6. Put Your Cards on the Table

Perhaps it is because I wear my heart on my sleeve that I embrace this tactic, however, I believe you need to tell the team what you want before the meeting. It could be a phone call, a handwritten list, or even a typed outline. I have discovered that it is helpful to give the group this information a week or so in advance. This way they, too, can prepare. I have also found it to be instrumental in making the meeting more productive. It makes it clear what your expectations are prior to the meeting. My husband, Jim, believes that it also reduces the replies, “We will get back to you”.

7. Speak Softly and Carry a Big Binder

I learned this one from another parent. Remember to keep your energy in check. If you can’t, then bring someone else with you who can help remind you. You also need to bring Your child’s records. If you have all of the reports and documents pertaining to your child’s education in a binder it shows you are organized. It also helps when a statement is made that you don’t agree with. You are then able to calmly say, “I was not aware of this. Please show me where this information was documented?” Remember that statements about performance must be supported by data.

8. It's OK to be Pushy with a Purpose

Jim always reminds me that it is OK to challenge the team; however, you must keep it realistic and rational. He will always say, “Use your head not your heart!” For me this is a challenge, as I do everything passionately or not at all.

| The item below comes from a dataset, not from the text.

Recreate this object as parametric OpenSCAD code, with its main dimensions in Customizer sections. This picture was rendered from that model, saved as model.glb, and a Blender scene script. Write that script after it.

Fortunately, the great majority of teachers and professionals we work with “get it”. By this I mean they are happy to have an involved parent. Despite how I may come across, they know I want the very best for our child and appreciate my efforts.

9. It's all About Your Child!

The most important piece of your child’s education is you. You need to be their voice, their advocate, and their cheerleader. You must be the one to lead the effort. After all, they can’t do it without you!